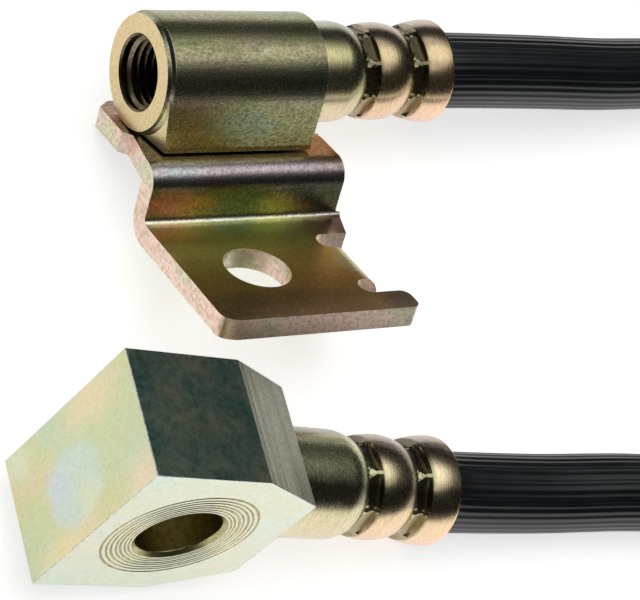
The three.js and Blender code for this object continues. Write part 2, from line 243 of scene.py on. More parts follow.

* * *

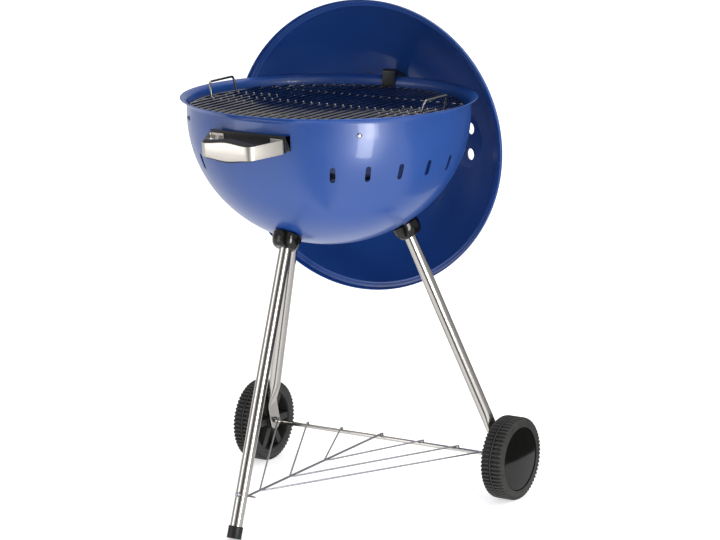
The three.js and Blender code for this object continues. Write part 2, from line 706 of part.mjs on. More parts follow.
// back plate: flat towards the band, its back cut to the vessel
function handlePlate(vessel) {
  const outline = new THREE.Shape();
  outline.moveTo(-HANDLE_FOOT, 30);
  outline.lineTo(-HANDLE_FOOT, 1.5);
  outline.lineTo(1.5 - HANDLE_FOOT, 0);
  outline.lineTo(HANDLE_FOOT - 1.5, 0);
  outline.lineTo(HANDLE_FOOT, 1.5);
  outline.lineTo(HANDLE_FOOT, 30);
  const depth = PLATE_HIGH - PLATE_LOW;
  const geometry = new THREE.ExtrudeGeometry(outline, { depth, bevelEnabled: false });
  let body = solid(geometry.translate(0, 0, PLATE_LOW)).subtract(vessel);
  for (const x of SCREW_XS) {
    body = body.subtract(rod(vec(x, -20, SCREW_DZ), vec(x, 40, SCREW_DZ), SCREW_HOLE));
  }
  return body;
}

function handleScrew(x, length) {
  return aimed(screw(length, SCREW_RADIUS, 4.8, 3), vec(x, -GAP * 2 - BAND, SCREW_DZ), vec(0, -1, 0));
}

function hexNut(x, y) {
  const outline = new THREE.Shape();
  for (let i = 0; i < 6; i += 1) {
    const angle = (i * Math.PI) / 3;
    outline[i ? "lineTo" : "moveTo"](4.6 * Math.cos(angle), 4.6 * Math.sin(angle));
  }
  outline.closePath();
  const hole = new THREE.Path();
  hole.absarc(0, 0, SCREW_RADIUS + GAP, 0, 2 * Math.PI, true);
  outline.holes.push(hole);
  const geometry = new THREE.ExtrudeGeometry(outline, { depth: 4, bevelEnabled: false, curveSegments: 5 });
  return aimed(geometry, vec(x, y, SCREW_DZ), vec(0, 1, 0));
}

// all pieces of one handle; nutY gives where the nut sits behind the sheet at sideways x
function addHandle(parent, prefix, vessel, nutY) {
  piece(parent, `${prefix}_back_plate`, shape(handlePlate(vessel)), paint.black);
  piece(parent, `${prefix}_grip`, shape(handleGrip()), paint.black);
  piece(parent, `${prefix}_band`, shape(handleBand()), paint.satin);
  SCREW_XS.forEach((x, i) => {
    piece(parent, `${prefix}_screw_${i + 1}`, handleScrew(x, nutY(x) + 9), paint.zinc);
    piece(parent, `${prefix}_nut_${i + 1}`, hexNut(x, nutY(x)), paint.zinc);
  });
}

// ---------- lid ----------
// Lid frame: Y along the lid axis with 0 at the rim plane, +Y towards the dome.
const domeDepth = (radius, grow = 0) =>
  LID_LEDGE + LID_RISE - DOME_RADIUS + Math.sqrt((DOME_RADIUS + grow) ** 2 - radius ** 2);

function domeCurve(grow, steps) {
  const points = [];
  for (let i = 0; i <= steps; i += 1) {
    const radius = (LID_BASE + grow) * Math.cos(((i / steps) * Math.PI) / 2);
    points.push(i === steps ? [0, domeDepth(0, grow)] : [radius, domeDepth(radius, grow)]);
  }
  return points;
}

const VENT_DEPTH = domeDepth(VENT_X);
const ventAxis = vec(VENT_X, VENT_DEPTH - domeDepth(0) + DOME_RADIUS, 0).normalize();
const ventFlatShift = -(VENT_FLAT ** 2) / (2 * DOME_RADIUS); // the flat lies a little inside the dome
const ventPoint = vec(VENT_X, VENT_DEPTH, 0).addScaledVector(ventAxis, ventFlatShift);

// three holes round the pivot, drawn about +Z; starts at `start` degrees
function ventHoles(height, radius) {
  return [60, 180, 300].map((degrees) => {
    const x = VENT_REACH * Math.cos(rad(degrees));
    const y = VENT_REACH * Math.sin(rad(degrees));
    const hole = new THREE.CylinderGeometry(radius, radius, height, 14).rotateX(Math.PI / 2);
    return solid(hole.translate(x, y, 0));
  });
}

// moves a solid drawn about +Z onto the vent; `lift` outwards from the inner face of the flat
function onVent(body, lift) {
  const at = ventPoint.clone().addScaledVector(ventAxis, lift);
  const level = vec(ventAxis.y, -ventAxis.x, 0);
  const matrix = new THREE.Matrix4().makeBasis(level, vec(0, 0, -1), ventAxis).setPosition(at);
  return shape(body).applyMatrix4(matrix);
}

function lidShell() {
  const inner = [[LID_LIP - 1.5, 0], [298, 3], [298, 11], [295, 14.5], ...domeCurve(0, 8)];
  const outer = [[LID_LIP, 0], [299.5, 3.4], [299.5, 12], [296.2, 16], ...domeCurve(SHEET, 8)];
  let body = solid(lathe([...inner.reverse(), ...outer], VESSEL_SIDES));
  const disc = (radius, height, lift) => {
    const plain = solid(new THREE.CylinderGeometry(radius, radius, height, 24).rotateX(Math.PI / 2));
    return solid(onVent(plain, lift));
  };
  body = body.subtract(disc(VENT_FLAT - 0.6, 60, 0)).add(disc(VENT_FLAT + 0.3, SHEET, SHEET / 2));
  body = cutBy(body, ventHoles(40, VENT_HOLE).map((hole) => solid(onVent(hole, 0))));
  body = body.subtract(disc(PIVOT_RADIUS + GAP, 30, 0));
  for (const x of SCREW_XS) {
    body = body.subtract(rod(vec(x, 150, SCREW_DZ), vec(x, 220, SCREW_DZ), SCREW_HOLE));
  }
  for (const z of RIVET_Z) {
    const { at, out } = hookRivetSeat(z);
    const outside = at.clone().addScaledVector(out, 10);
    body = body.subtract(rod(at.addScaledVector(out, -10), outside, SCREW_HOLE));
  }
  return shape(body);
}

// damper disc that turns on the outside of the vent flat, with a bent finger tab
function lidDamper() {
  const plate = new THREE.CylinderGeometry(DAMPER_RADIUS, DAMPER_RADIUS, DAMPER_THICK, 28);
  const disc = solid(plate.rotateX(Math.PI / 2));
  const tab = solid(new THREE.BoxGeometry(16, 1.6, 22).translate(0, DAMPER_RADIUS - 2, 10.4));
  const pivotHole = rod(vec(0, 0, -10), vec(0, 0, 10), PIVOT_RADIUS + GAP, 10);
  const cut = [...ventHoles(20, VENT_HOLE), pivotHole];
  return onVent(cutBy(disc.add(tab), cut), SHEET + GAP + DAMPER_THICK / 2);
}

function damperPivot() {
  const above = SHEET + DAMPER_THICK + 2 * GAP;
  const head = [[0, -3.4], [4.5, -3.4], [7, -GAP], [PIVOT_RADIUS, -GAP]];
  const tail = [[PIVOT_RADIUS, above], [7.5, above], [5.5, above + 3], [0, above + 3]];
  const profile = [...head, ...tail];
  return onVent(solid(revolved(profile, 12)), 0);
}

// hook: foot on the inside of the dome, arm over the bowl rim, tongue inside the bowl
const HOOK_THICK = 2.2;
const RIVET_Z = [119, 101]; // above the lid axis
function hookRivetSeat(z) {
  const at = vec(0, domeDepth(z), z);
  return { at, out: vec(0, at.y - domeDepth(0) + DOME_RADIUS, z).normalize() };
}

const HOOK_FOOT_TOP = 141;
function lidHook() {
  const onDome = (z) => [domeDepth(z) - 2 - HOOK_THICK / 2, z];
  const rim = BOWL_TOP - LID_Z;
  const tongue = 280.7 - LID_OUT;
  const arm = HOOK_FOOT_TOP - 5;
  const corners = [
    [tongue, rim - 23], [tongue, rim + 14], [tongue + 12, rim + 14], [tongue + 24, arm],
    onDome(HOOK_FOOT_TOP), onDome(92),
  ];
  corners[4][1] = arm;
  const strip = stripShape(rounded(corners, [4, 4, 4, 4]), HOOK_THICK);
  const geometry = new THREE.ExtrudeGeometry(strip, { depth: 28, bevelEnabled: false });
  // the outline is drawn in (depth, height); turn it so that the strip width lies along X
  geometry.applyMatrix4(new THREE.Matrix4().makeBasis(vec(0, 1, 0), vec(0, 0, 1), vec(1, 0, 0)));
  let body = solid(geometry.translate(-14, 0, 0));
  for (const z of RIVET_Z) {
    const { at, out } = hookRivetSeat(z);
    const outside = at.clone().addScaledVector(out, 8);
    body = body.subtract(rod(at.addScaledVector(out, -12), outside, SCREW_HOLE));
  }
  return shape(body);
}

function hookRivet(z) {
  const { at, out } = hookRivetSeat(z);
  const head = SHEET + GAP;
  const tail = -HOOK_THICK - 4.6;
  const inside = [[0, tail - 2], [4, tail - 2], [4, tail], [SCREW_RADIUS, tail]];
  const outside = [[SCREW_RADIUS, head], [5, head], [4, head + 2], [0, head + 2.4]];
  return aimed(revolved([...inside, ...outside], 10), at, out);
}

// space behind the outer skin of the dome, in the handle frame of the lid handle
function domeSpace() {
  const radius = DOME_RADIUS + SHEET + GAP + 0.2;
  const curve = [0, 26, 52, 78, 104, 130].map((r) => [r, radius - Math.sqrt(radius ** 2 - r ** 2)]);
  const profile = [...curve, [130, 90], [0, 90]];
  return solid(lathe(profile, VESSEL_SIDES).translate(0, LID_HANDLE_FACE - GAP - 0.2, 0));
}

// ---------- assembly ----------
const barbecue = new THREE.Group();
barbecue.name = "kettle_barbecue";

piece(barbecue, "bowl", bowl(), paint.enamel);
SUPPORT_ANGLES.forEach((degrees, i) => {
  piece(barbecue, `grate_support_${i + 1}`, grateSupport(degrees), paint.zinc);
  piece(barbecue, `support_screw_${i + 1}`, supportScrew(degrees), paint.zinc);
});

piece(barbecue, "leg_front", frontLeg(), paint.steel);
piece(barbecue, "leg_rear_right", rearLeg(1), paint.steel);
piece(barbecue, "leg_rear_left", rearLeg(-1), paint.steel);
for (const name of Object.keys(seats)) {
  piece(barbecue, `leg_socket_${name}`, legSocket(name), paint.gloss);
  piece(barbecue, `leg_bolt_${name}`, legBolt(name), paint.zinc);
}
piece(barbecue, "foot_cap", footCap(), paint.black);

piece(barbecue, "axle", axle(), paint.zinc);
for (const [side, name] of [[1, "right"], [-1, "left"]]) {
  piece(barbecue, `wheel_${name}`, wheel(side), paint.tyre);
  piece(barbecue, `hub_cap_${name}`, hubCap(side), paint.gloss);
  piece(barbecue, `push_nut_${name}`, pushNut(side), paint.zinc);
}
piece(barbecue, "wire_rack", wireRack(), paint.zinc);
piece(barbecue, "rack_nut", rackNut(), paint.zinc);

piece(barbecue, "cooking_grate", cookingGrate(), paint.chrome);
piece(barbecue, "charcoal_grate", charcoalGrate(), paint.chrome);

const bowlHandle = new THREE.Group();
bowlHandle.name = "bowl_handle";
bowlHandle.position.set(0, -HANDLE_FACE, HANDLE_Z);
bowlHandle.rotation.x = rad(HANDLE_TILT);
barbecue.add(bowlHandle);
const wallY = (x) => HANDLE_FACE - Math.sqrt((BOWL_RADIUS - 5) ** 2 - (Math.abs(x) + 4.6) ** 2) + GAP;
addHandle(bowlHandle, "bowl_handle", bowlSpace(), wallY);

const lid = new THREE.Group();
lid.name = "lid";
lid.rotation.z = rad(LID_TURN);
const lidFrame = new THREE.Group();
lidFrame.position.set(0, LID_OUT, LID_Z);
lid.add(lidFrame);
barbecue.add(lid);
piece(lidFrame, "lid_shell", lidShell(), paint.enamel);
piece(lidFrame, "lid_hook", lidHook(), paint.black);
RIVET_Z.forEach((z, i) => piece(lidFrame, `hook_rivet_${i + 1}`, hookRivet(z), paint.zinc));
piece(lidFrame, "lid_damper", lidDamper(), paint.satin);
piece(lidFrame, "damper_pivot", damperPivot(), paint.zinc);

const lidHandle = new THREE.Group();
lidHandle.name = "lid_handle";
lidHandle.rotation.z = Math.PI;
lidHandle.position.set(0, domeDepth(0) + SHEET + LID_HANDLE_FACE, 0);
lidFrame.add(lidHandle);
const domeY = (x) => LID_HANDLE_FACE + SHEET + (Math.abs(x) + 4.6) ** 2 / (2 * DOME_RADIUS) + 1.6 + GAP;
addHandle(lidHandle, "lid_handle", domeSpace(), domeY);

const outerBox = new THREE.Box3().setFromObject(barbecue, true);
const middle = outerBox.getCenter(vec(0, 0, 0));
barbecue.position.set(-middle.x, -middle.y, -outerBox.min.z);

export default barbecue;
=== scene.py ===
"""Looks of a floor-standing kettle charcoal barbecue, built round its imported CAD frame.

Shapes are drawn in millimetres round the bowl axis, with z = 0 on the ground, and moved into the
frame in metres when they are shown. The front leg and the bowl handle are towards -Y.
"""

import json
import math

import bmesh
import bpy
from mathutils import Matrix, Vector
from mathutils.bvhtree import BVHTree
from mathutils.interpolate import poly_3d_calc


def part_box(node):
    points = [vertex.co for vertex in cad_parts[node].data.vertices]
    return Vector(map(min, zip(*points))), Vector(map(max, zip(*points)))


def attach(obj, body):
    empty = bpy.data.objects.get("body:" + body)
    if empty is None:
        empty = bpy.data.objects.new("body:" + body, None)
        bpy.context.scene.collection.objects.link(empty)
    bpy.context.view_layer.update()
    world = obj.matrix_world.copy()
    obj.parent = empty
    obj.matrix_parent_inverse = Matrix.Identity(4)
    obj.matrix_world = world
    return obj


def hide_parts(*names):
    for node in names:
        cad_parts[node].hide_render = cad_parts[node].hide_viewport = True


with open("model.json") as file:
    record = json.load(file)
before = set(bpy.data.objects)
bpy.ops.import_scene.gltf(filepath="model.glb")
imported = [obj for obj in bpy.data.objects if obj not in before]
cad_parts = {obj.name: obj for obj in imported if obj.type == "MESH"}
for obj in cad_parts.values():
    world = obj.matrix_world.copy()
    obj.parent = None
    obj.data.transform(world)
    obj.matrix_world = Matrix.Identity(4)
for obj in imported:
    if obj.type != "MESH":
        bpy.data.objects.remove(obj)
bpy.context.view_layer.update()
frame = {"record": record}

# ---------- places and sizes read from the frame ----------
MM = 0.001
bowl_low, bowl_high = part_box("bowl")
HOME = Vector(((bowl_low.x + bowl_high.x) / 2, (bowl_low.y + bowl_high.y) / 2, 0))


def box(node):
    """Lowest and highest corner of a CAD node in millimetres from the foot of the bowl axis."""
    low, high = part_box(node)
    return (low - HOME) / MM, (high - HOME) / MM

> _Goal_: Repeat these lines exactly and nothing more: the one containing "const outerBox = new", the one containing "import math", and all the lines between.

> _Answer to the exercise_:
const outerBox = new THREE.Box3().setFromObject(barbecue, true);
const middle = outerBox.getCenter(vec(0, 0, 0));
barbecue.position.set(-middle.x, -middle.y, -outerBox.min.z);

export default barbecue;
=== scene.py ===
"""Looks of a floor-standing kettle charcoal barbecue, built round its imported CAD frame.

Shapes are drawn in millimetres round the bowl axis, with z = 0 on the ground, and moved into the
frame in metres when they are shown. The front leg and the bowl handle are towards -Y.
"""

import json
import math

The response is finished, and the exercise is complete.